150. “I don’t make changes to confuse anyone. I’m just searching. That’s what causes me to change. I’m just searching for myself.”

151. “Now, I realise that from ’72 through to about ’76, I was the ultimate rock star. I couldn’t have been more rock star.”

152. “There are times when I prefer a cerebral moment with an artist, and I’ll just enjoy the wit of a Picabia or a Duchamp. It amuses me that they thought that what they did would be a good way of making art.”

153. “Pixies and Sonic Youth were so important to the ‘80s.”

154. “I never could get over the fact that The Pixies formed, worked, and separated without America taking them to its heart or even recognising their existence for the most part.”

155. “I once asked Lennon what he thought of what I do. He said, ‘It’s great, but it’s just rock and roll with lipstick on.'”

156. “I’d love people to believe that I really had great haircuts.”

157. “And I saw the sax line-up that he had behind him, and I thought, I’m going to learn the saxophone. When I grow up, I’m going to play in his band. So I sort of persuaded my dad to get me a kind of a plastic saxophone on the hire purchase plan.”
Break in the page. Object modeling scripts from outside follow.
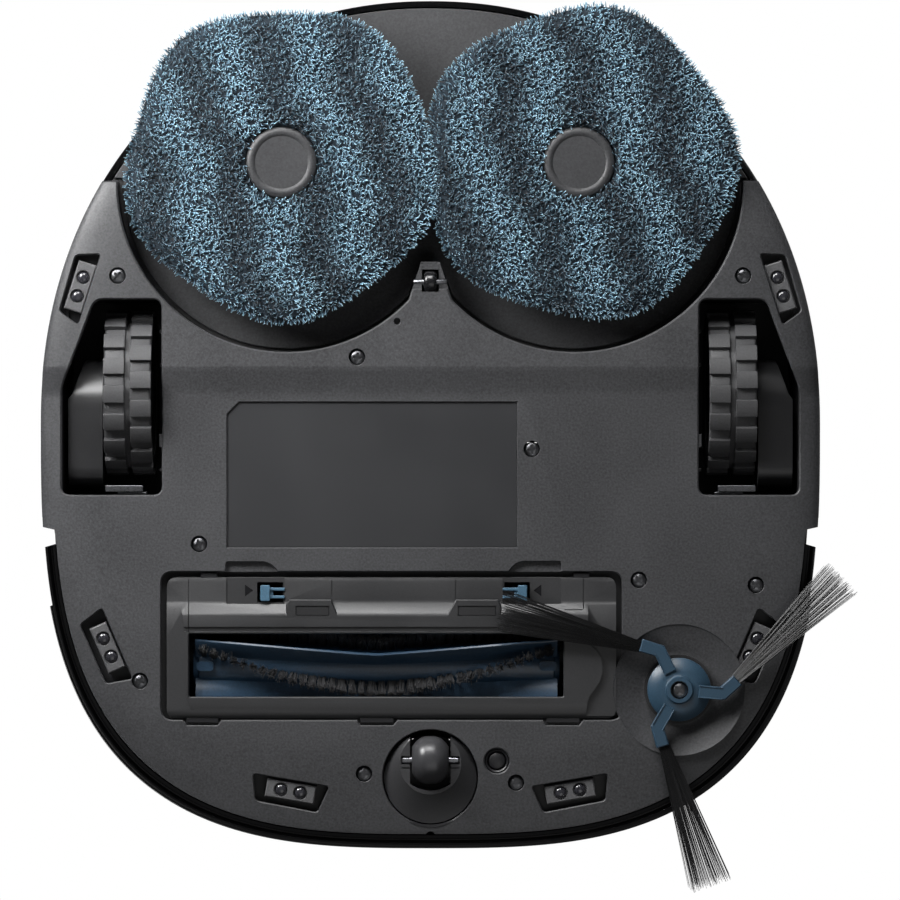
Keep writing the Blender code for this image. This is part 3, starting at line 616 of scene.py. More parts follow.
def wheel_well(side):
    """The wheel opening in the underside."""
    outline = rounded([(112.1, -29.8), (154.2, -29.8), (154.2, 15.0), (145.9, 36.2),
                       (140.2, 51.9), (112.1, 51.9)], 3.8)
    return mirrored(outline, side)


def cliff_outlines():
    """Each cliff sensor's node name and outline."""
    for place, corners in QUADS.items():
        for side, word in SIDES:
            yield f"cliff_sensor_{place}_{word}", mirrored(corners, side)


def bay_outline(radius, edge):
    """The mop bay as a region that runs past the rear of the body."""
    front = bay_front(radius, edge, (9.0, 67.5))
    middle = len(front) // 2
    front[middle - 1], front[middle] = (-3.9, 67.6), (3.9, 67.6)
    return [(200.0, edge), (200.0, 200.0), (-200.0, 200.0), (-200.0, edge)] + front


def plus(centre, reach, half, turn):
    """A cross-shaped outline."""
    corners = [(reach, half), (half, half), (half, reach), (-half, reach), (-half, half),
               (-reach, half), (-reach, -half), (-half, -half), (-half, -reach),
               (half, -reach), (half, -half), (reach, -half)]
    return spun(centre, corners, turn)


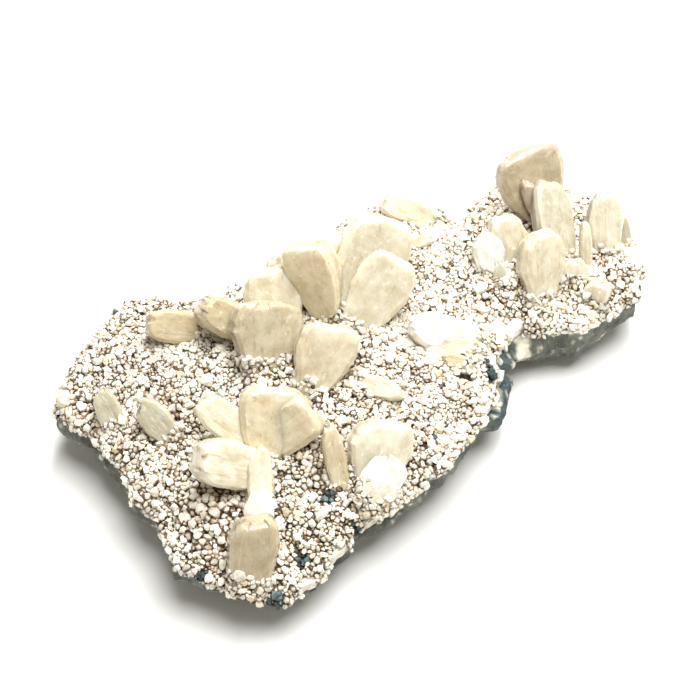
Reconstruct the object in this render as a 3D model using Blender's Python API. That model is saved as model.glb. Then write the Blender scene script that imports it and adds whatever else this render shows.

158. “To have my fellow musicians like what I do, that’s very cool.”

159. “When it comes down to it, glam rock was all very amusing. At the time, it was funny, then a few years later, it became sort of serious-looking and a bit foreboding.”

160. “I think much has been made of this alter ego business. I mean, I actually stopped creating characters in 1975 for albums, anyway.”

161. “I believe that I often bring out the best in somebody’s talents.”

162. “Music itself is going to become like running water or electricity. So it’s like, just take advantage of these last few years because none of this is ever going to happen again. You’d better be prepared for doing a lot of touring because that’s really the only unique situation that’s going to be left.”

163. “When you think about it, Adolf Hitler was the first pop star.”

164. “I wish myself to be a prop, if anything, for my songs. I want to be the vehicle for my songs. I would like to colour the material with as much visual expression as is necessary for that song.”

165. “I’m responsible for starting a whole new school of pretension.”

166. “I can ask for cigarettes in every language.”

167. “I was never particularly fond of my voice.”

168. “People look to me to see what the spirit of the ‘70s is.”

169. “I think my spaceship knows which way to go.”